The city wastewater treatment plant on Black Road in Santa Maria is seen on June 12. On Nov. 20, the City Council voted to move forward with an investment grade audit to explore 16 potential energy-efficiency projects, including the construction of a cogeneration plant at the wastewaster treatment plant. 

In an effort to explore energy-efficiency projects the city estimates could save over $1 million a year, the Santa Maria City Council voted to enter into a contract for an in-depth audit of 16 potential projects that include cogeneration plants at the wastewater treatment plant and landfill, an array of solar panels in northeast Santa Maria and lighting retrofits at city buildings.

The audit, which is part of Pacific Gas & Electric’s Sustainable Solutions Turnkey Program, is the third phase of an exploration of energy-efficiency projects the city began in 2017 and will look at 16 previously identified projects. City officials estimate that the projects could save at least $1 million each year in General Fund expenses.

The program consists of four phases: a feasibility discussion, a preliminary energy assessment, an investment grade audit and then financing and implementation.

The first two phases were completed by April 2018 with no cost to the city, aside from staff time. The cost to the city for the audit will be up to $528,000.

The City Council voted 3-0 to move forward with the audit during its Nov. 20 meeting. Councilmembers Etta Waterfield and Jack Boysen were absent.

In 2017, the city first put out a request for qualifications and ultimately selected PG&E’s Sustainable Solutions Turkey Program. PG&E selected Michael K. Nunley & Associates to partner with it in preparing the city’s assessment. That year the city spent over $2.4 million on electricity, said Patrick Wiemiller, assistant city manager.

The program’s preliminary energy assessment was completed earlier this year and identified 16 potential projects, which included construction of cogeneration plants at the wastewater treatment plant and landfill; a solar-energy system near Donovan Road and Suey Crossing; lighting retrofits in city buildings, parking structures and recreation facilities; swimming pool covers; HVAC upgrades; and irrigation controls.

PG&E estimates the cost of all 16 projects would total $31.7 million.

Wiemiller said the expected economic benefits to the city include a $1 million annual reduction of General Fund expenses, along with generating $3.5 million annually in new revenue from renewable energy sources.

After the audit is complete, the City Council will vote on whether or not to proceed with any of the infrastructure upgrades. Should the city go ahead with implementing the projects, the savings could be used to pay the debt service payments, Wiemiller said.

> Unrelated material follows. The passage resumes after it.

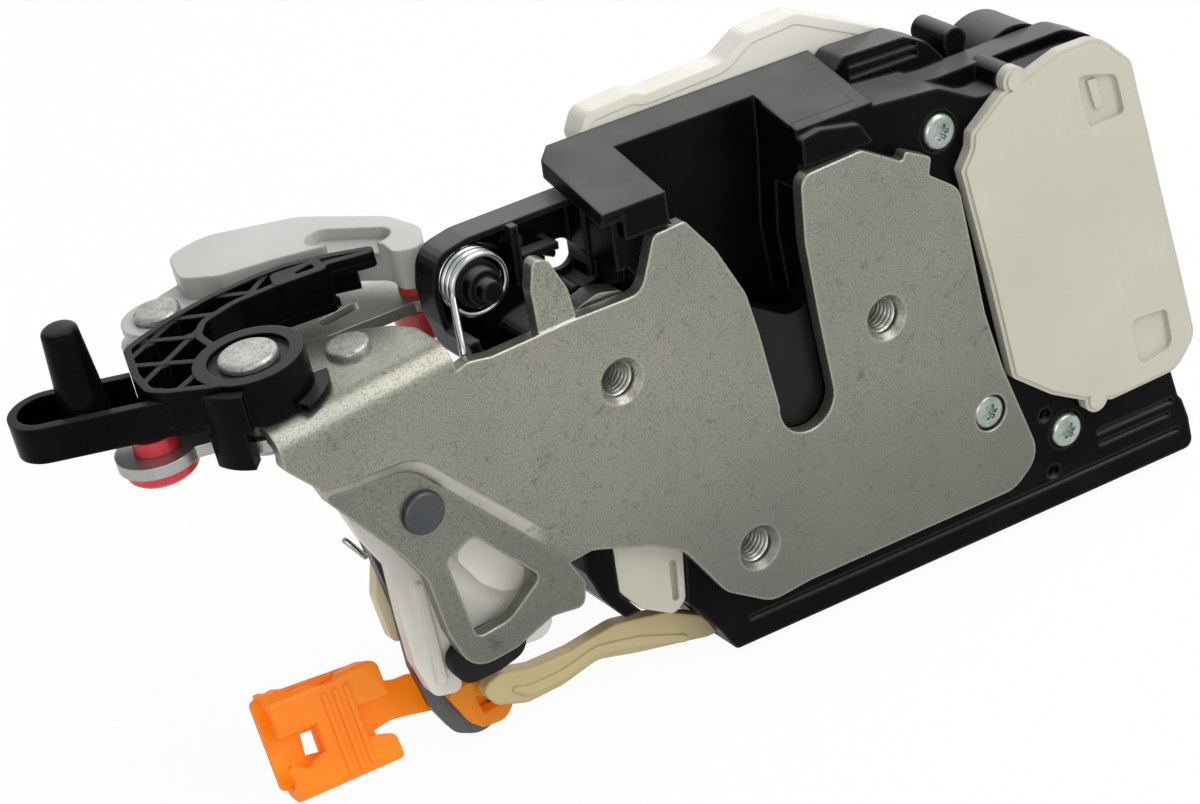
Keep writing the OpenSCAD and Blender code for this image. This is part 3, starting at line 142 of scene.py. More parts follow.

“A simple blended payback period across all projects that we identified, of those 16, is estimated at less than six and a half years,” Wiemiller said. “The savings would cover debt payments and be cash flow positive for the entire financing period.”

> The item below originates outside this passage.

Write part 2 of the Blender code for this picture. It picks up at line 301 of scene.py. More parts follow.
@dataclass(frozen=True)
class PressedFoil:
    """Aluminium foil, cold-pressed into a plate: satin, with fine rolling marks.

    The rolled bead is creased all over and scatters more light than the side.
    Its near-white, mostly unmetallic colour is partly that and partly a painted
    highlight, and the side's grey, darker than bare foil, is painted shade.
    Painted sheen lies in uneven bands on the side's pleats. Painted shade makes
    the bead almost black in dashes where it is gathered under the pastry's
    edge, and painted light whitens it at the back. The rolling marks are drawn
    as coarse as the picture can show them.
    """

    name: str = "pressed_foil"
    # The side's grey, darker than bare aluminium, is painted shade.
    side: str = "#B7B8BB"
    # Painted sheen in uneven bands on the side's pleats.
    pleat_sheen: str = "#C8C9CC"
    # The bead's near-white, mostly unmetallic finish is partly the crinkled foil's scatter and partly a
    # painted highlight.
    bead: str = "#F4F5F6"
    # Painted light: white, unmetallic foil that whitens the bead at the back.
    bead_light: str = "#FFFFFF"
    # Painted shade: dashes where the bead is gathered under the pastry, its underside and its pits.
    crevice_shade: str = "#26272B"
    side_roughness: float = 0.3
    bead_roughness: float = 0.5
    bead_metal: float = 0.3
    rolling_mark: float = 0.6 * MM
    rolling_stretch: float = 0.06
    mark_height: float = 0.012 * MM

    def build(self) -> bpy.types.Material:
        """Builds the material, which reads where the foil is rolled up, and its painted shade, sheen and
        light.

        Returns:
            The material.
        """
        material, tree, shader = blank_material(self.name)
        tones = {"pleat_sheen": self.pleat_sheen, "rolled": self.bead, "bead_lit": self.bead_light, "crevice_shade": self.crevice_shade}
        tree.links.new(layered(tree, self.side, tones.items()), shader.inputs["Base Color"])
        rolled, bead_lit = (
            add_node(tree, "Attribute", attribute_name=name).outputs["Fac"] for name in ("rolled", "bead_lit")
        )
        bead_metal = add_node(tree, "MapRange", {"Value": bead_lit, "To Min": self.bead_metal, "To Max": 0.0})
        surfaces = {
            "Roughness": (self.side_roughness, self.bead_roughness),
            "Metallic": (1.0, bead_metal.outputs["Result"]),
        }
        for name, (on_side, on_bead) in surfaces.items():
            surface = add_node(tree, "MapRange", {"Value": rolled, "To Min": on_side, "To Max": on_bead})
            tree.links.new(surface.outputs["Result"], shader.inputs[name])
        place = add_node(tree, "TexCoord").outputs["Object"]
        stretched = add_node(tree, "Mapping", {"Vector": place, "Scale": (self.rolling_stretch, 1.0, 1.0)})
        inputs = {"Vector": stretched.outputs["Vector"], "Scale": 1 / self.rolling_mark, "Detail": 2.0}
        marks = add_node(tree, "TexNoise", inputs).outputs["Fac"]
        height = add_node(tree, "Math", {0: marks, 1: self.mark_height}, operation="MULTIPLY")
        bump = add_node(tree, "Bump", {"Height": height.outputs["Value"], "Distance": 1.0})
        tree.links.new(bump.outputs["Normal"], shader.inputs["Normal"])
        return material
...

There would be an estimated $1.8 million positive cash flow in the first year of post-project operations, Wiemiller said. “It’s estimated over the life of the project to have a cumulative cash flow positive impact to the city of $31 million.”

Dave Cross, program manager of the Santa Maria Valley Chamber of Commerce’s Energy Watch Partnership, said he applauded the council for exploring energy-efficiency projects.

“On behalf of the Chamber of Commerce and Energy Watch Partnership, we urge your support and approval to proceed, and we’re here to help in any way we can,” he said.